The post-menopausal sexual liberation that many women describe — freedom from contraception, from reproductive timing anxiety, from the specific embodied discomforts of the hormonal cycle — is rarely discussed in mainstream culture because the mainstream cultural narrative has already written this chapter as the end of the story.
For women in the fifties who are newly single — through divorce, widowhood, or the ending of long-term partnerships — the dating landscape is practically different but psychologically, research suggests, they approach it with advantages their younger selves did not have. The clarity of knowing what you want. The confidence that comes from established identity. The reduced tolerance for relationships that don’t work.
Beyond the Fifties: The Long Horizon
The research on romantic love in the sixties, seventies, and beyond is thin, because the cultural assumption that it doesn’t exist has been reflected in research priorities. What exists suggests that the association between age and romantic capacity is far weaker than cultural imagery implies.
Helen Fisher’s research found that the neurological signature of passionate love — the activation of dopamine systems, the preoccupation, the intense focus on a specific person — appears in brain scans of people in their seventies who describe themselves as deeply in love with long-term partners. The experience of being in love does not age out.
The specific gift of long love — the accumulated knowledge of a person, the history of having been known — is something only time can build. Women who have been in long partnerships consistently describe, in retrospective interview studies, a depth of romantic and intimate satisfaction that early-stage passion cannot access.

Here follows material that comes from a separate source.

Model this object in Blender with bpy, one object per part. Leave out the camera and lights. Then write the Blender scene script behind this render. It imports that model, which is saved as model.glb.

The culture is wrong about this, as it is wrong about so much else. The story of women and romantic love does not decline with age. It changes, deepens, simplifies in some ways and complexifies in others. And for most women, the clearest, most authentic romantic life comes not at the beginning — in the intensity of the twenties, in the urgency of the thirties — but later, when the external noise has quieted and what remains is what was real.